### Problem description
In the data below, find every line that has the string "object", and copy it.

-- begin Records --

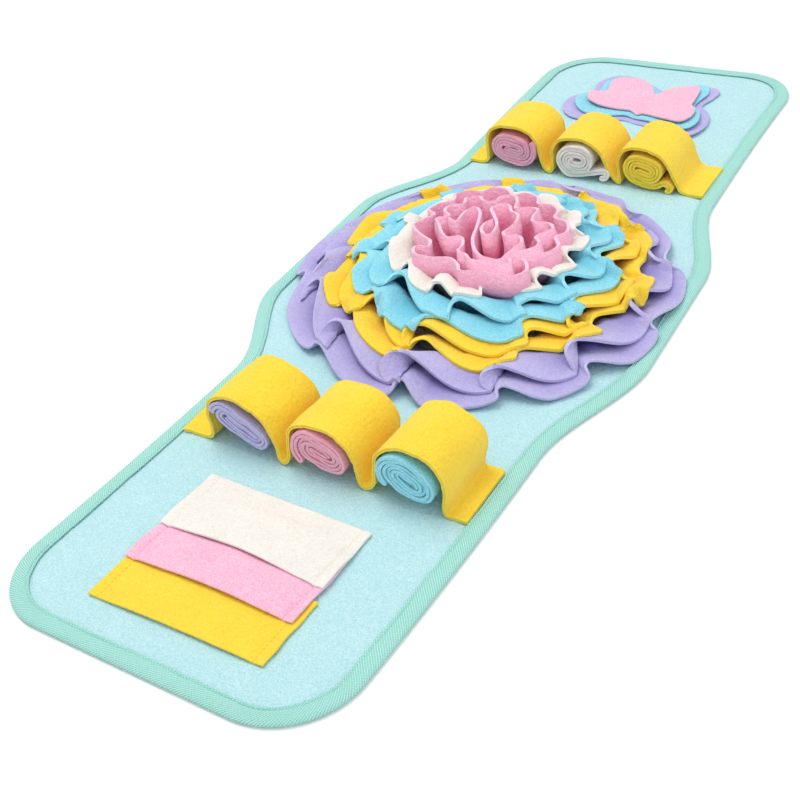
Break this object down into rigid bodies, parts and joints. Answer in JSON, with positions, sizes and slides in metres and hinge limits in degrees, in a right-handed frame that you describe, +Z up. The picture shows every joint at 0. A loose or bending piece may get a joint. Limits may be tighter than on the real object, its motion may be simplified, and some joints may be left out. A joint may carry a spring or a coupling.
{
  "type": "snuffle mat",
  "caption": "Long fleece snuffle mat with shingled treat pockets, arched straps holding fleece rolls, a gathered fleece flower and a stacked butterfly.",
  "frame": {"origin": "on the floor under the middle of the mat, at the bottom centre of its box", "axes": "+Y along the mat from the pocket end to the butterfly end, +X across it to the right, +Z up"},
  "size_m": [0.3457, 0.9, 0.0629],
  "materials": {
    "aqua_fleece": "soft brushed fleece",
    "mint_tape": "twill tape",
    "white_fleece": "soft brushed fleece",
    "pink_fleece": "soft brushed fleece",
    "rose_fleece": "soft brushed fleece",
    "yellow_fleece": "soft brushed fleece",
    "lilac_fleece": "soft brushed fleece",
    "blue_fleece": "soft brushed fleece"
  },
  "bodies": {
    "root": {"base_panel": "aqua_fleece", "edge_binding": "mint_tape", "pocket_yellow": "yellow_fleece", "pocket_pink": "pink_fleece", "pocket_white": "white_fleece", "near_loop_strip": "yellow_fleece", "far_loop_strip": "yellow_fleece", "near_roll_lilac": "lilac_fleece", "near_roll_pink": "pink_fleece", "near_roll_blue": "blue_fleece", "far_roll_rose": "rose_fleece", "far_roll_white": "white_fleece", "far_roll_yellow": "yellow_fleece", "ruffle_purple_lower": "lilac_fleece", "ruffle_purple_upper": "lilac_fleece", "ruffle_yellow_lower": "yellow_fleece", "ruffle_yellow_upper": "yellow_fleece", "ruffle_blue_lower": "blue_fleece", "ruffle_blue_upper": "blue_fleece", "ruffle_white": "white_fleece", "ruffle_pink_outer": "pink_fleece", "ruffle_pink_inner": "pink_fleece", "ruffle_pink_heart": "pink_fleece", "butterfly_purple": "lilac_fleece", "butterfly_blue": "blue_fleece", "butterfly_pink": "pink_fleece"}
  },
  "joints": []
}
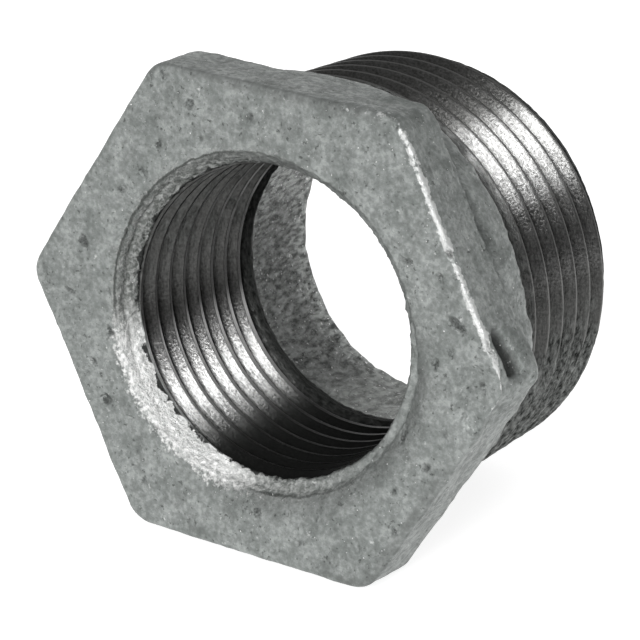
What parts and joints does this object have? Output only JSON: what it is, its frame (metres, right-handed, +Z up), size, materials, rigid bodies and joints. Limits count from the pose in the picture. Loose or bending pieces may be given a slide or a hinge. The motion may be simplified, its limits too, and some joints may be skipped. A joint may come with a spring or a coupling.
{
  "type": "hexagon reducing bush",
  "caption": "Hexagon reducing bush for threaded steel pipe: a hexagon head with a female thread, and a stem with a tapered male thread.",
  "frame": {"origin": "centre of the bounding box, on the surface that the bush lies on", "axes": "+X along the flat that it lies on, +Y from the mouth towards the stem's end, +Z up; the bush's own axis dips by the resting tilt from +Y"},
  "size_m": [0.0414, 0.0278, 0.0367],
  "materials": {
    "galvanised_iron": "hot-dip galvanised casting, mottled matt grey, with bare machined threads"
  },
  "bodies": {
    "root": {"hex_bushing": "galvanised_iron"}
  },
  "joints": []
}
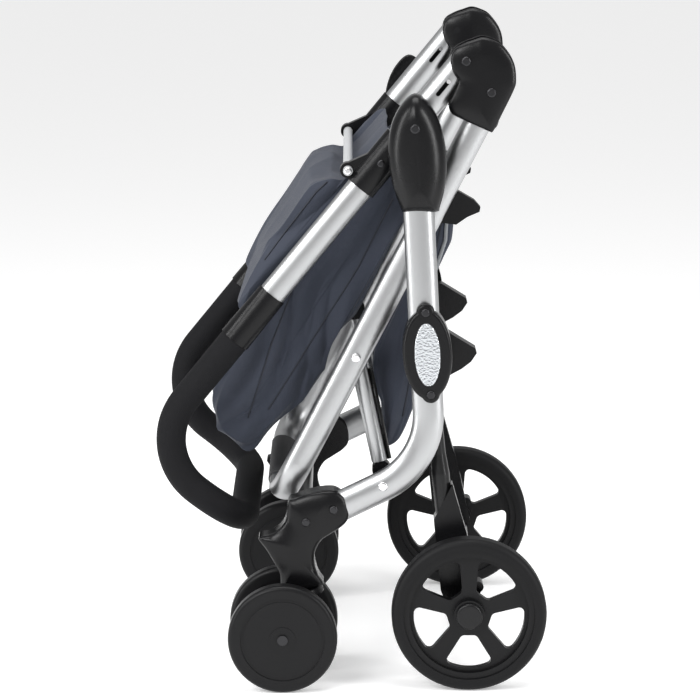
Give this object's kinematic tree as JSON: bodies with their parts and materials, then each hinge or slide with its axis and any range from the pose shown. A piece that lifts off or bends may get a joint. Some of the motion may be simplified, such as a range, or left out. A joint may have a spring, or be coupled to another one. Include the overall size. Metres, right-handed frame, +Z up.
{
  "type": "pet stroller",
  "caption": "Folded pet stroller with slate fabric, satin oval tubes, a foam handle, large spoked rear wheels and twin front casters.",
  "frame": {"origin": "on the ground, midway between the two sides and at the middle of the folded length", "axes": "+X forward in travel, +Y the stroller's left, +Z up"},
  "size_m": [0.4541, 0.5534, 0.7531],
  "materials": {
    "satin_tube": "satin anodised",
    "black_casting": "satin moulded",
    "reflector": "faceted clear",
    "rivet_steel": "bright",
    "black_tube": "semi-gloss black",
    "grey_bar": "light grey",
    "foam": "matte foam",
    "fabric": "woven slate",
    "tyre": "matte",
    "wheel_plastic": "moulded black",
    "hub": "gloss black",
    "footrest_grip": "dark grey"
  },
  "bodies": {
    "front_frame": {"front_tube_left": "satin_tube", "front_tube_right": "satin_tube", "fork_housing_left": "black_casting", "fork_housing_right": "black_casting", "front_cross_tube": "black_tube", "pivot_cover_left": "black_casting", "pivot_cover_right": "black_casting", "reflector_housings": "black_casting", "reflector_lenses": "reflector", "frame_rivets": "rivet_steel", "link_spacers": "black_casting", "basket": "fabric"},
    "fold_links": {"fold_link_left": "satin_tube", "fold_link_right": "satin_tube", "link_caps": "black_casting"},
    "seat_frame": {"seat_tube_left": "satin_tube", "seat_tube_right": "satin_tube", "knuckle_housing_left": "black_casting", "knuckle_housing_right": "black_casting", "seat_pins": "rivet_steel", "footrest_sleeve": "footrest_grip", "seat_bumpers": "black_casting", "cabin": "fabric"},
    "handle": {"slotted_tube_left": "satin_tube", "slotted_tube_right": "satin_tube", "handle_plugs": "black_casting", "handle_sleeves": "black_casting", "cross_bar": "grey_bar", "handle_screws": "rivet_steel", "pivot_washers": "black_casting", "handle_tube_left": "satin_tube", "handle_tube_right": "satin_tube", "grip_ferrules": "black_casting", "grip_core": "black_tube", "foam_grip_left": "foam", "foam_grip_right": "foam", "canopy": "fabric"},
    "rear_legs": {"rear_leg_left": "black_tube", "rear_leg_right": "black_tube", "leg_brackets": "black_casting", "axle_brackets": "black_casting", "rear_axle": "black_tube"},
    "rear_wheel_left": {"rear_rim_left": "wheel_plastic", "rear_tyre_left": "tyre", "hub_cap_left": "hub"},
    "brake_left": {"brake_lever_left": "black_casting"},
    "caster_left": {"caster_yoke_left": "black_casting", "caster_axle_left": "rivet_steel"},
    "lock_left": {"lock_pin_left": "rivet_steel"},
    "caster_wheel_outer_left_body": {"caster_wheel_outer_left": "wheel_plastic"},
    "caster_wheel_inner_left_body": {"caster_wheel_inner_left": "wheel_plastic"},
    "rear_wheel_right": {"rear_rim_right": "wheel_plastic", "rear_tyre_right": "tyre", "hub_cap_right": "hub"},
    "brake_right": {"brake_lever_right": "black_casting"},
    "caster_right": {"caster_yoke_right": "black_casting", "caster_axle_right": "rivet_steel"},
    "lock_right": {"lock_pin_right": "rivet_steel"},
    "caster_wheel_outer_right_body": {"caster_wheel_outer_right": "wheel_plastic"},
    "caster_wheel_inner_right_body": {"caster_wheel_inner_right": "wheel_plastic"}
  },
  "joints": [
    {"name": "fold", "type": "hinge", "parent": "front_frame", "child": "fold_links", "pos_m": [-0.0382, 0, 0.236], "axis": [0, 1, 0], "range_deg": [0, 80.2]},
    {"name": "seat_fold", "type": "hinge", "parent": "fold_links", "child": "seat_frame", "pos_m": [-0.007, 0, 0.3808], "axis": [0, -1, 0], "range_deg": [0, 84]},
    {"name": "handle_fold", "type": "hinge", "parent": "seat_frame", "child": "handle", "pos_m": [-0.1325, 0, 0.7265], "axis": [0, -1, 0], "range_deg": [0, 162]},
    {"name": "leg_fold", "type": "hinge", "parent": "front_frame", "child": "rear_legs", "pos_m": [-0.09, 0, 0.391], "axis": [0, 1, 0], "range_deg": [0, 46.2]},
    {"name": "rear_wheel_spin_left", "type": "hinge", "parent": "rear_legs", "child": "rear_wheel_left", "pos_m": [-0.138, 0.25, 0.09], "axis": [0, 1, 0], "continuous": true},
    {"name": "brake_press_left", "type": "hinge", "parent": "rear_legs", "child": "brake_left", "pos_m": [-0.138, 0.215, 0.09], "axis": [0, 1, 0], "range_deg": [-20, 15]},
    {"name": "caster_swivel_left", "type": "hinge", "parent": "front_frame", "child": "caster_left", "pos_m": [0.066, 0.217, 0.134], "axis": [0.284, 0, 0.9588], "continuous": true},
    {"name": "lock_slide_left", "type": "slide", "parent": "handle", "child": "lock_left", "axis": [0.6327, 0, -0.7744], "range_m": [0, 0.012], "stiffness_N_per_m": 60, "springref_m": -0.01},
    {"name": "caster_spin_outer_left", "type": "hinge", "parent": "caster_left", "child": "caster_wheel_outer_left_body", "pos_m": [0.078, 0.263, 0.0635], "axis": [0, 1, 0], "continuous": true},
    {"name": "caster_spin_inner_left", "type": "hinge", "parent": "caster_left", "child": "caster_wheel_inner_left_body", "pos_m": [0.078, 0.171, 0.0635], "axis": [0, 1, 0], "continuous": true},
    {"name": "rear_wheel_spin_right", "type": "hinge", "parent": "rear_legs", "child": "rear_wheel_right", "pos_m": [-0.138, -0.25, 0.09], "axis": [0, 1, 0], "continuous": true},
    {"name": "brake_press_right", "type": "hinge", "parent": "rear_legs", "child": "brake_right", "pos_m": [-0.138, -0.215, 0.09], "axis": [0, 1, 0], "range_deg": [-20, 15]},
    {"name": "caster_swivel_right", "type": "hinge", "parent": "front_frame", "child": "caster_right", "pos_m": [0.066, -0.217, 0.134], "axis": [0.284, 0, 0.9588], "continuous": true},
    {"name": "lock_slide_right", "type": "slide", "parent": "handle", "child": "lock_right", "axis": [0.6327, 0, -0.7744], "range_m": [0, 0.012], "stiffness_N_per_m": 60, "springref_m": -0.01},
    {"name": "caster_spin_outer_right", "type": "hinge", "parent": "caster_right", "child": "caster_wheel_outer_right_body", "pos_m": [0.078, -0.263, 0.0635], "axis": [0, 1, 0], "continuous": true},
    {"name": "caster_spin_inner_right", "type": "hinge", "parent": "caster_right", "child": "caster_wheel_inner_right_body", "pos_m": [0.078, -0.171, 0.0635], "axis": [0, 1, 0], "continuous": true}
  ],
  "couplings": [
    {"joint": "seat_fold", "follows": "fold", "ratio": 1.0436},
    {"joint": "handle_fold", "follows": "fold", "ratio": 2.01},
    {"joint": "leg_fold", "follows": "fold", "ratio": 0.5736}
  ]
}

-- end Records --

### The response
Break this object down into rigid bodies, parts and joints. Answer in JSON, with positions, sizes and slides in metres and hinge limits in degrees, in a right-handed frame that you describe, +Z up. The picture shows every joint at 0. A loose or bending piece may get a joint. Limits may be tighter than on the real object, its motion may be simplified, and some joints may be left out. A joint may carry a spring or a coupling.
What parts and joints does this object have? Output only JSON: what it is, its frame (metres, right-handed, +Z up), size, materials, rigid bodies and joints. Limits count from the pose in the picture. Loose or bending pieces may be given a slide or a hinge. The motion may be simplified, its limits too, and some joints may be skipped. A joint may come with a spring or a coupling.
Give this object's kinematic tree as JSON: bodies with their parts and materials, then each hinge or slide with its axis and any range from the pose shown. A piece that lifts off or bends may get a joint. Some of the motion may be simplified, such as a range, or left out. A joint may have a spring, or be coupled to another one. Include the overall size. Metres, right-handed frame, +Z up.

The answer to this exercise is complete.